━━━━━ RECORDED DATA ━━━━━
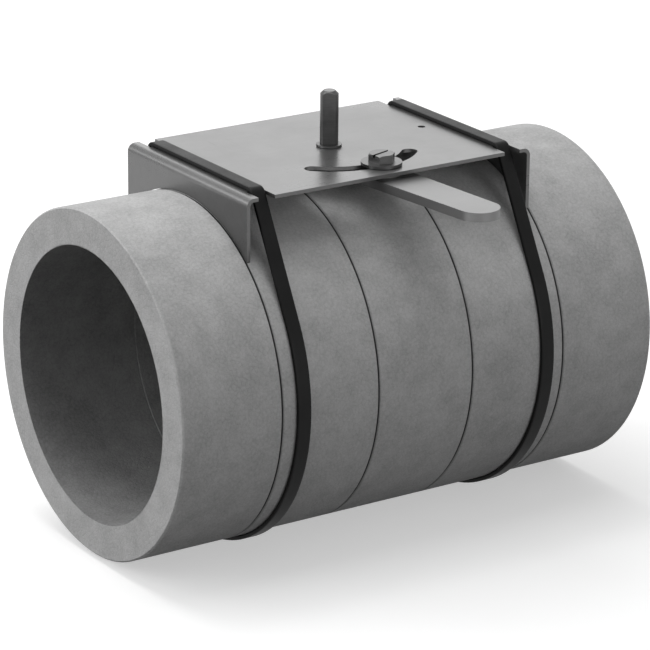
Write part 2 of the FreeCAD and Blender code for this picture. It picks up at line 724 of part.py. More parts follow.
def make_lever():
    """Tapered flat lever, round at both ends, with a pad that slides under the bracket."""
    body = new_body("lever")
    sketch = new_sketch(body, "blank", "XY_Plane", LEVER_UNDER)
    tip = "(plate_half_width + lever_overhang - lever_tip_radius)"
    lean = f"asin((lever_hub_radius - lever_tip_radius) / {tip})"
    points = [
        (f"0 - lever_hub_radius * cos({lean})", f"0 - lever_hub_radius * sin({lean})"),
        (f"0 - lever_tip_radius * cos({lean})", f"0 - {tip} - lever_tip_radius * sin({lean})"),
        (f"lever_tip_radius * cos({lean})", f"0 - {tip} - lever_tip_radius * sin({lean})"),
        (f"lever_hub_radius * cos({lean})", f"0 - lever_hub_radius * sin({lean})"),
    ]
    outline(sketch, points, {1: ("0", f"0 - {tip}", 1), 3: ("0", "0", 1)})
    pad(body, sketch, "lever_thickness")
    raised = new_sketch(body, "pad", "XY_Plane", LEVER_TOP)
    circle(raised, "0", "0 - slot_radius", "pad_radius")
    pad(body, raised, "pad_height")
    bolt_hole = new_sketch(body, "bolt_hole", "XY_Plane", f"{LEVER_TOP} + overshoot")
    circle(bolt_hole, "0", "0 - slot_radius", "bolt_radius + bolt_hole_gap")
    pocket(body, bolt_hole, "lever_thickness + 2 * overshoot")
    nut_hole = new_sketch(body, "nut_hole", "XY_Plane", LEVER_TOP)
    circle(nut_hole, "0", "0 - slot_radius", "lock_nut_collar + running_gap")
    pocket(body, nut_hole, "lever_thickness + overshoot")
    shaft_hole = new_sketch(body, "shaft_hole", "XY_Plane", f"{LEVER_TOP} + overshoot")
    radius = "(shaft_radius + running_gap)"
    depth = "(shaft_radius - shaft_flat_depth + running_gap)"
    chord = f"sqrt({radius}^2 - {depth}^2)"
    ahead = "cos(blade_lead)"
    along = "sin(blade_lead)"
    points = [
        (f"{along} * {depth} + {ahead} * {chord}", f"{along} * {chord} - {ahead} * {depth}"),
        (f"{along} * {depth} - {ahead} * {chord}", f"0 - {along} * {chord} - {ahead} * {depth}"),
    ]
    outline(shaft_hole, points, {0: ("0", "0", 1)})
    pocket(body, shaft_hole, "lever_thickness + 2 * overshoot")
    return place(body, angle="lever_angle")


def make_shaft_clip():
    """Open ring in the shaft's groove, which keeps the shaft from sinking through the bracket."""
    inside = "(shaft_radius - clip_groove + running_gap)"
    points = [
        (inside, CLIP_UNDER),
        ("clip_radius", CLIP_UNDER),
        ("clip_radius", f"{CLIP_UNDER} + clip_thickness"),
        (inside, f"{CLIP_UNDER} + clip_thickness"),
    ]
    body = turned("shaft_clip", points, "V_Axis")
    sketch = new_sketch(body, "mouth", "XY_Plane", f"{CLIP_UNDER} + overshoot")
    rectangle(sketch, "0 - clip_opening / 2", "clip_opening / 2", "0", "clip_radius + overshoot")
    pocket(body, sketch, "2 * overshoot")
    return place(body, angle="lever_angle")


def make_lock_bolt():
    """Hexagon-head bolt with a screwdriver slot, on its own axis."""
    body = new_body("lock_bolt")
    head = new_sketch(body, "head", "XY_Plane", HEAD_UNDER)
    hexagon(head, "0", "0", "bolt_head_flats")
    pad(body, head, "bolt_head_height")
    crown = f"({HEAD_UNDER} + bolt_head_height)"
    outside = "(bolt_head_flats / 2 / cos(30) + overshoot)"
    bored(
        body,
        [
            ("bolt_head_flats / 2", crown),
            (outside, crown),
            (outside, f"{crown} - ({outside} - bolt_head_flats / 2) * tan(30)"),
        ],
    )
    shank = new_sketch(body, "shank", "XY_Plane", f"{NUT_UNDER} - bolt_tail")
    circle(shank, "0", "0", "bolt_radius")
    pad(body, shank, f"{HEAD_UNDER} - {NUT_UNDER} + bolt_tail")
    slot = new_sketch(body, "slot", "XY_Plane", f"{crown} + overshoot")
    rectangle(
        slot, "0 - bolt_head_flats", "bolt_head_flats", "0 - bolt_slot_width / 2", "bolt_slot_width / 2"
    )
    pocket(body, slot, "overshoot + bolt_slot_depth")
    return set_on_lever(body, "lever_angle + bolt_turn")


def set_on_lever(body, angle):
    """Put a body that was drawn about the Z axis on the lock bolt's axis."""
    return place(
        body,
        along="slot_radius * sin(lever_angle)",
        across="0 - slot_radius * cos(lever_angle)",
        angle=angle,
    )


def make_lock_washer():
    points = [
        ("bolt_radius + running_gap", WASHER_UNDER),
        ("washer_radius", WASHER_UNDER),
        ("washer_radius", f"{WASHER_UNDER} + washer_thickness"),
        ("bolt_radius + running_gap", f"{WASHER_UNDER} + washer_thickness"),
    ]
    return set_on_lever(turned("lock_washer", points, "V_Axis"), "lever_angle")


def make_lock_nut():
    """Clinch nut: a collar in the lever and a flat head against its underside."""
    points = [
        ("bolt_radius + running_gap", NUT_UNDER),
        ("lock_nut_radius", NUT_UNDER),
        ("lock_nut_radius", LEVER_UNDER),
        ("lock_nut_collar", LEVER_UNDER),
        ("lock_nut_collar", f"{LEVER_TOP} - running_gap"),
        ("bolt_radius + running_gap", f"{LEVER_TOP} - running_gap"),
    ]
    return set_on_lever(turned("lock_nut", points, "V_Axis"), "lever_angle")


SIDES = (("inlet", -1), ("outlet", 1))
nodes = []
for port, side in SIDES:
    nodes.append(make_sleeve(f"{port}_sleeve", side))
    nodes.append(make_shoulder_ring(f"{port}_shoulder_ring", side))
    nodes.append(make_strap(f"{port}_strap", side))
    nodes.append(make_buckle(f"{port}_buckle", side))
nodes.append(make_centre_ring())
nodes.append(make_core_tube())
nodes.append(make_upper_bush())
nodes.append(make_lower_bush())
nodes.append(make_bracket_bush())
nodes.append(make_bracket())
nodes.append(make_shaft())
nodes.append(make_blade())
nodes.append(make_saddle("upper_saddle", 1))
nodes.append(make_saddle("lower_saddle", -1))
nodes.append(make_saddle_screws())
nodes.append(make_saddle_nuts())
nodes.append(make_lever())
nodes.append(make_shaft_clip())
nodes.append(make_lock_bolt())
nodes.append(make_lock_washer())
nodes.append(make_lock_nut())
doc.recompute()

for thing in doc.Objects:
    if "Invalid" in thing.State or "Error" in thing.State:
        raise RuntimeError(f"{thing.Name} failed: {thing.State}")
for node in nodes:
    if node.Shape.isNull() or not node.Shape.isValid():
        raise RuntimeError(f"{node.Label} has no valid shape")

os.makedirs("parts", exist_ok=True)
for node in nodes:
    node.Shape.exportStep(f"parts/{node.Label}.step")
    print(f"{node.Label}: {len(node.Shape.Solids)} solid(s), {node.Shape.Volume:.0f} mm3")
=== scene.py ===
import json
import math

import bmesh
import bpy
from mathutils import Matrix, Vector

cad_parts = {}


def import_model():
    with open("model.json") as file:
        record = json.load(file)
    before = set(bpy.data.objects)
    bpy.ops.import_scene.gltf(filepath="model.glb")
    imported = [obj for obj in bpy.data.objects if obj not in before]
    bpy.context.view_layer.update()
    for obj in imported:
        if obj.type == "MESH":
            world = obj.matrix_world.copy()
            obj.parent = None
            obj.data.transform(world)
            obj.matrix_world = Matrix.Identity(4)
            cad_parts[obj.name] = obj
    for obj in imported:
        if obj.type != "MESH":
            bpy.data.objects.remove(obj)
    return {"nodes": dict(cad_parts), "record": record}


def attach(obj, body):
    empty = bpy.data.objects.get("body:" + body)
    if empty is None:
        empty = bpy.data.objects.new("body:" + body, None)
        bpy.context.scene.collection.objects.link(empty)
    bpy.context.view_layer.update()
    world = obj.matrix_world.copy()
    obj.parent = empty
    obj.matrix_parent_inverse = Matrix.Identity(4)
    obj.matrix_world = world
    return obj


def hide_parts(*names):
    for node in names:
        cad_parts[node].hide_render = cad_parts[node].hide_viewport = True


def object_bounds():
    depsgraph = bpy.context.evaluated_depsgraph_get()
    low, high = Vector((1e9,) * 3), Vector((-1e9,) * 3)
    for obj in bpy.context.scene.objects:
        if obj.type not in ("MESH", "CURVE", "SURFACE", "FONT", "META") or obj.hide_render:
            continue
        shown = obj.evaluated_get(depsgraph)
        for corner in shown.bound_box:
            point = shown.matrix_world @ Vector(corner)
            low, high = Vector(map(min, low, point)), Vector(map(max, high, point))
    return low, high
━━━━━
* [EXERCISE PROMPT]: Output exactly the lines running from the line containing "for thing in" through the line containing "obj.parent = None", and only those lines.

* [EXERCISE RESULT]:
for thing in doc.Objects:
    if "Invalid" in thing.State or "Error" in thing.State:
        raise RuntimeError(f"{thing.Name} failed: {thing.State}")
for node in nodes:
    if node.Shape.isNull() or not node.Shape.isValid():
        raise RuntimeError(f"{node.Label} has no valid shape")

os.makedirs("parts", exist_ok=True)
for node in nodes:
    node.Shape.exportStep(f"parts/{node.Label}.step")
    print(f"{node.Label}: {len(node.Shape.Solids)} solid(s), {node.Shape.Volume:.0f} mm3")
=== scene.py ===
import json
import math

import bmesh
import bpy
from mathutils import Matrix, Vector

cad_parts = {}


def import_model():
    with open("model.json") as file:
        record = json.load(file)
    before = set(bpy.data.objects)
    bpy.ops.import_scene.gltf(filepath="model.glb")
    imported = [obj for obj in bpy.data.objects if obj not in before]
    bpy.context.view_layer.update()
    for obj in imported:
        if obj.type == "MESH":
            world = obj.matrix_world.copy()
            obj.parent = None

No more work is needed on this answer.